CHALLENGE -
In the entries below, find every line holding the string "type" and collect it.

Parts and joints as JSON:
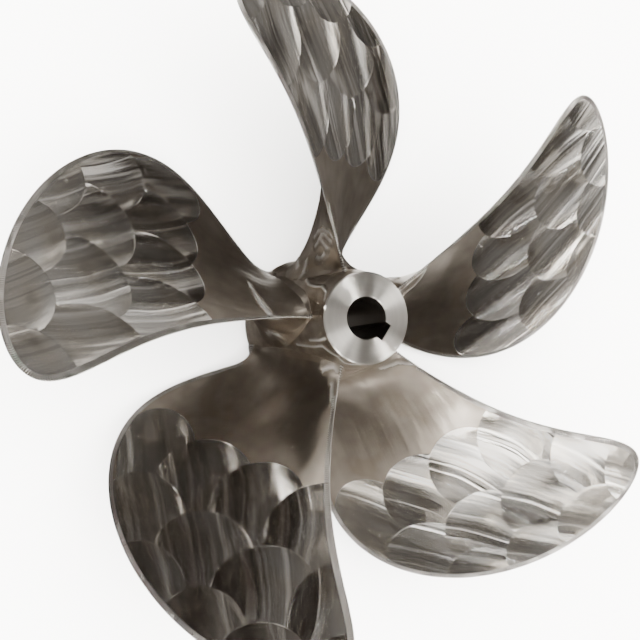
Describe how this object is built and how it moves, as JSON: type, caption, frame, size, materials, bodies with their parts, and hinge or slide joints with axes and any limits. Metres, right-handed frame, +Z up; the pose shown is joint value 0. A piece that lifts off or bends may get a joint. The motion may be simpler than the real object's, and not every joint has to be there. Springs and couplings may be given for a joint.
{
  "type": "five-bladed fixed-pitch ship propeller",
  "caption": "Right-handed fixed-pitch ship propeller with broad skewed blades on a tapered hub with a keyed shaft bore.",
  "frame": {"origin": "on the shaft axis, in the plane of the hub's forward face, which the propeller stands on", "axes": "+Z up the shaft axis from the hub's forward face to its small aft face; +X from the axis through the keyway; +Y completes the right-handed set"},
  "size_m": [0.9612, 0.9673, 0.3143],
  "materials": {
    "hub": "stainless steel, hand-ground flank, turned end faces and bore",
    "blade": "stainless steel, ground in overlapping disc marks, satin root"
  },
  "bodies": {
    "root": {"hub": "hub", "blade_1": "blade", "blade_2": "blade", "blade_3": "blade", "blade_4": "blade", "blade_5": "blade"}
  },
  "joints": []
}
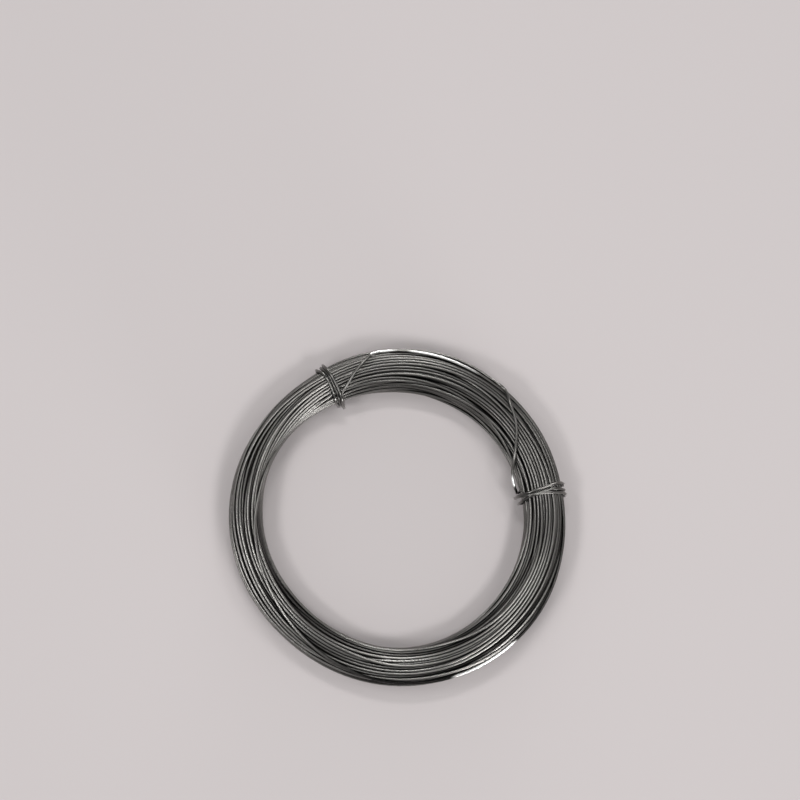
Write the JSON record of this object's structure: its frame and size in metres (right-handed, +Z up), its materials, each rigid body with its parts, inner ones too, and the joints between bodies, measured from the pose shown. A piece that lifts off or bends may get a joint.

RESULT OF THE EXERCISE -
Describe how this object is built and how it moves, as JSON: type, caption, frame, size, materials, bodies with their parts, and hinge or slide joints with axes and any limits. Metres, right-handed frame, +Z up; the pose shown is joint value 0. A piece that lifts off or bends may get a joint. The motion may be simpler than the real object's, and not every joint has to be there. Springs and couplings may be given for a joint.
  "type": "five-bladed fixed-pitch ship propeller",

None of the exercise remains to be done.